"We should have the right to keep and bear arms, to protect ourselves and our family," the skeet shooter said in an interview
Wednesday with Time Magazine in Rio de Janeiro. "The Second Amendment was put in there not just so we can go shoot skeet or go shoot trap. It was put in so we could defend our First Amendment, the freedom of speech, and also to defend ourselves against our own government."
Rhode, who is the US's most decorated Olympic shooter, is set to compete in the Rio Olympics on Friday and if she wins a medal she would be the first woman to medal in six straight Olympic games.
The California native said that she hopes to pass shooting along to her three-year-old son "when he becomes of age."
"I started when I was like 7 or 8 years old, and it was something that was a big deal in my family, to gain that rite of passage," she said.

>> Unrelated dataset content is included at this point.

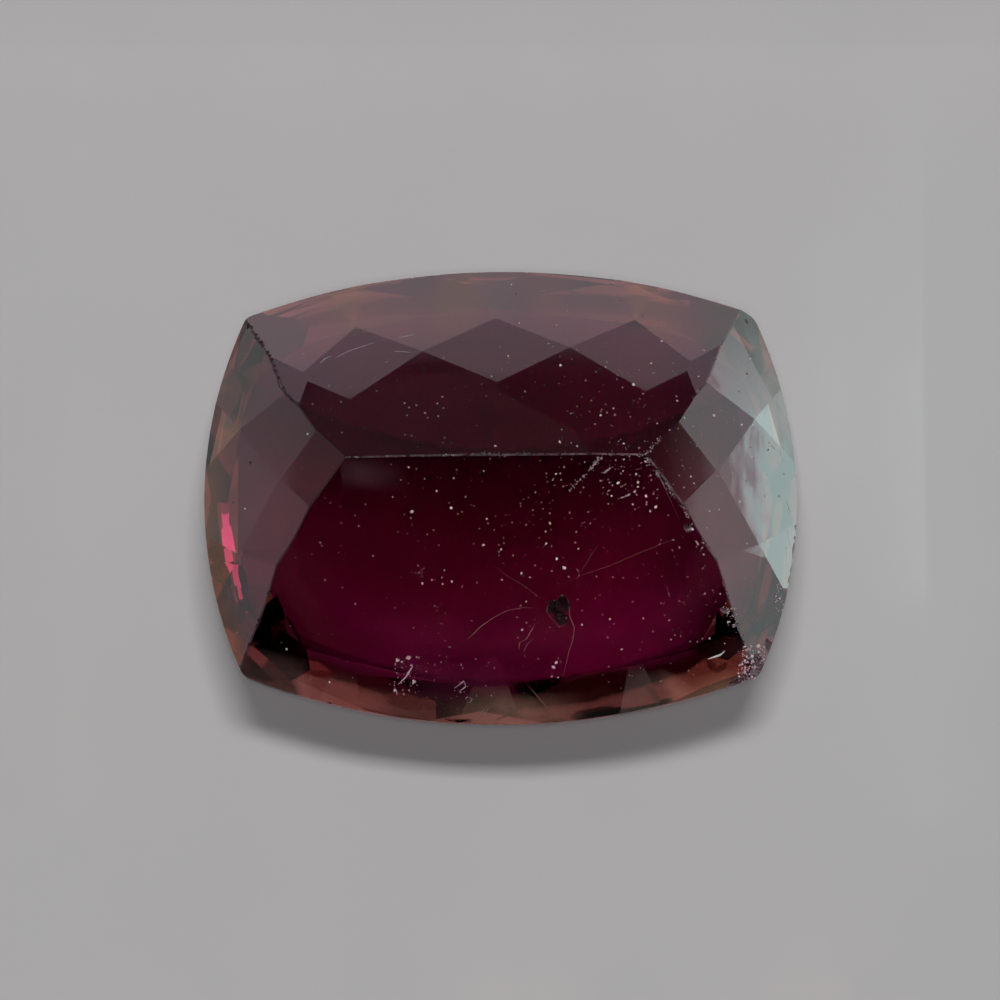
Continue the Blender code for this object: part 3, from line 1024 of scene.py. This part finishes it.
def front_haze(made, place):
    """A dull light in front of the stone, hazy in the middle, that veils its front edge."""
    left_lift = spread(made, along(made, place, (1, 0, 0)), -5.9 * MM, -5.6 * MM, 0.3 * MM, 0.0)
    right_lift = arithmetic(made, "MULTIPLY", window(made, place, (1, 0, 0), 3.0, 5.3, 0.4), 0.28 * MM)
    height = arithmetic(made, "SUBTRACT", along(made, place, (0, 0, 1)), left_lift)
    height = arithmetic(made, "SUBTRACT", height, right_lift)
    height = spread(made, height, 2.45 * MM, 2.85 * MM)
    aside = spread(made, along(made, place, (1, 0, 0)), -10 * MM, 10 * MM)
    haze = shades(made, aside, [
        (0.218, (0.06, 0.035, 0.032)),
        (0.226, (0.016, 0.016, 0.015)),
        (0.255, (0.03, 0.02, 0.018)),
        (0.28, (0.09, 0.033, 0.029)),
        (0.34, (0.09, 0.033, 0.029)),
        (0.37, (0.014, 0.013, 0.012)),
        (0.42, (0.04, 0.02, 0.018)),
        (0.465, (0.12, 0.065, 0.052)),
        (0.5, (0.2, 0.11, 0.085)),
        (0.57, (0.16, 0.08, 0.062)),
        (0.6, (0.01, 0.008, 0.007)),
        (0.635, (0.012, 0.01, 0.01)),
        (0.665, (0.06, 0.045, 0.04)),
        (0.7, (0.07, 0.055, 0.048)),
        (0.74, (0.06, 0.04, 0.037)),
        (0.755, (0.22, 0.11, 0.075)),
        (0.81, (0.22, 0.11, 0.075)),
        (0.83, (0.016, 0.013, 0.012)),
    ])
    clouds = grain(made, place, 0.8 * MM, 4.0, stretch=(1, 1, 2))
    haze = times(made, haze, shades(made, clouds, [(0.3, 0.5), (0.7, 1.0)]))
    haze = times(made, haze, shades(made, height, [(0.0, 1.0), (1.0, 0.0)]))
    for low, high, shade in MAROON_GLIMMERS:
        aside = window(made, place, (1, 0, 0), low, high, 0.8)
        above = window(made, place, (0, 0, 1), 2.5, 3.5, 0.25)
        maroon = shades(made, arithmetic(made, "MULTIPLY", aside, above), [(0.0, 0.0), (1.0, shade)])
        haze = add_node(made, "VectorMath", {0: haze, 1: maroon}, operation="ADD").outputs["Vector"]
    return haze


def veil(made, place):
    """A faint light overhead, which the keel's left end shows as a soft band."""
    aside = window(made, place, (1, 0, 0), -6.9, -4.9, 0.95)
    along_keel = window(made, place, (0, 1, 0), -14.9, -13.5, 0.6)
    both = arithmetic(made, "MULTIPLY", aside, along_keel)
    return shades(made, both, [(0.0, 0.0), (1.0, (0.023, 0.02, 0.021))])


def back_side(made, place):
    """The back of the room: dimmer upwards, rosy low down, with soft green and brown patches there."""
    height = along(made, place, (0, 0, 1))
    level = shades(made, spread(made, height, 0, 4.4 * MM), [
        (0.0, 0.095),
        (0.27, 0.095),
        (0.39, 0.085),
        (0.5, 0.066),
        (0.75, 0.058),
        (0.955, 0.006),
    ])
    clouds = grain(made, place, 2.5 * MM, 2.0, stretch=(1, 1, 0.5))
    rosy = shades(made, clouds, [
        (0.36, (1.12, 1.02, 1.06)),
        (0.5, (1.36, 0.98, 1.1)),
        (0.64, (1.5, 1.06, 1.0)),
    ])
    tint = blend(made, spread(made, height, 1.4 * MM, 2.2 * MM), rosy, (1.2, 1.0, 1.12, 1))
    return times(made, level, tint)


def upper_back(made, place):
    """The dim light above the back card; it is dimmer past a slanting border."""
    past = spread(made, along(made, place, (1, 0, -1.3)), -6.2 * MM, -5.7 * MM)
    return shades(made, past, [(0.0, (0.0105, 0.0085, 0.0098)), (1.0, (0.005, 0.004, 0.0047))])


def left_side(made, place):
    """The left side of the room: dimmer upwards, and warm in patches near the floor."""
    height = along(made, place, (0, 0, 1))
    level = shades(made, spread(made, height, 0, 4 * MM), [
        (0.0, 0.06),
        (0.2, 0.054),
        (0.8, 0.043),
        (0.9, 0.022),
    ])
    clouds = grain(made, place, 1.1 * MM, 2.0, stretch=(1, 1, 0.5))
    warm = shades(made, clouds, [(0.45, (1.0, 1.0, 1.0)), (0.55, (1.9, 1.3, 1.1))])
    tan = shades(made, clouds, [(0.35, (1.3, 0.82, 0.62)), (0.65, (1.9, 1.1, 0.75))])
    toward_front = spread(made, along(made, place, (0, 1, 0)), -0.9 * MM, -0.3 * MM, 1.0, 0.0)
    low_tint = blend(made, toward_front, warm, tan)
    tint = blend(made, spread(made, height, 0.6 * MM, 1.0 * MM), low_tint, (1.18, 1.02, 1.1, 1))
    return times(made, level, tint)


def near_side(made, place):
    """The lower part of the bright side, nearer to the stone."""
    streaks = shades(made, grain(made, place, 0.3 * MM, 3.0, stretch=(1, 0.4, 1)), [(0.3, 0.75), (0.7, 1.1)])
    level = shades(made, spread(made, along(made, place, (0, 1, 0)), 1 * MM, 5 * MM), [
        (0.0, (0.2, 0.24, 0.235)),
        (0.4, (0.19, 0.22, 0.215)),
        (0.6, (0.12, 0.135, 0.13)),
        (1.0, (0.1, 0.11, 0.108)),
    ])
    return times(made, level, streaks)


def make_cards():
    steps = ((0, 1.0), (3.0, 1.0), (3.5, 0.28), (3.9, 0.14), (4.2, 0.04))
    bright_low = by_height(*steps, color=(1.05, 1.12, 1.12))
    card("front_card", (-10, -9.1, 0), (10, -9, 3.6), front_haze)
    card("veil_card", (-7, -15, 14), (-4.8, -13.4, 14.05), veil)
    card("near_pale_card", (6.2, 0.8, 0), (6.22, 5.4, 1.12), near_side)
    card("back_card", (-14, 9, 0), (14, 9.1, 4.4), back_side)
    card("upper_back_card", (-14, 9, 4.4), (14, 9.1, 12), upper_back)
    card("left_card", (-8.1, -6, 0), (-8, 9, 12), left_side)
    card("right_card", (8, -6, 0), (8.1, 9, 12), bright_low)
    card("pale_card", (7.9, -1.6, 0), (7.95, 9, 1.9), pale_side)
    for name, low, high, strength in FLASH_CARDS:
        pink = by_height((0, strength), (2, strength), color=(26.0, 12.0, 44.0))
        card(name, (8.0, *low), (8.02, *high), pink, seen="transmission")


def make_world():
    """A weak room light, and a dome that shows only through the stone."""
    world = bpy.data.worlds.new("studio")
    bpy.context.scene.world = world
    world.use_nodes = True
    world.cycles_visibility.glossy = False
    way = add_node(world, "LightPath")
    toward = add_node(world, "TexCoord").outputs["Generated"]
    dome = shades(world, along(world, toward, (0, 0, 1)), DOME)
    through_stone = arithmetic(world, "GREATER_THAN", way.outputs["Transmission Depth"], 2.5)
    off_floor = arithmetic(world, "GREATER_THAN", way.outputs["Diffuse Depth"], 0.5)
    under_stone = arithmetic(world, "MULTIPLY", through_stone, off_floor)
    body_light = (BODY_LIGHT, BODY_LIGHT, BODY_LIGHT, 1)
    ambient = (AMBIENT, AMBIENT, AMBIENT, 1)
    through = blend(world, under_stone, dome, body_light)
    room = blend(world, way.outputs["Is Transmission Ray"], ambient, through)
    world.node_tree.links.new(room, world.node_tree.nodes["Background"].inputs["Color"])


def make_lights():
    area_light("softbox", *SOFTBOX)
    area_light("fill", *FILL_LIGHT)
    make_cards()
    make_world()


def set_render_look():
    scene = bpy.context.scene
    scene.view_settings.view_transform = "Standard"
    scene.cycles.max_bounces = 24
    scene.cycles.glossy_bounces = 16
    scene.cycles.transmission_bounces = 24


dice = random.Random(SEED)
make_camera()
make_floor()
make_lights()
make_flaws(make_stone())
set_render_look()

The skeet shooter also criticized gun control measures that were passed in California following the December 2015 San Bernardino terror attack
that left 14 dead.
"I shoot 500 to 1,000 rounds a day, so having to do a background check every time I purchase ammo, or every time I want to bring ammo in or out of a competition or a match, those are very challenging for me," said Rhode, who addressed the 2012 Republican National Convention in Tampa.
She also lamented laws that would require her to register guns passed down to her by her family members as assault weapons.
"I've had guns in my family for generations that have been passed down, and now I'm going to register them as assault weapons," Rhode said. "And they will not be passed on to my son, or to me from my father. It definitely does affect me and give me a reason to speak out more."
Rhode won her first gold medal at the 1996 Olympics in Atlanta and her fifth at the 2012 Olympics in London.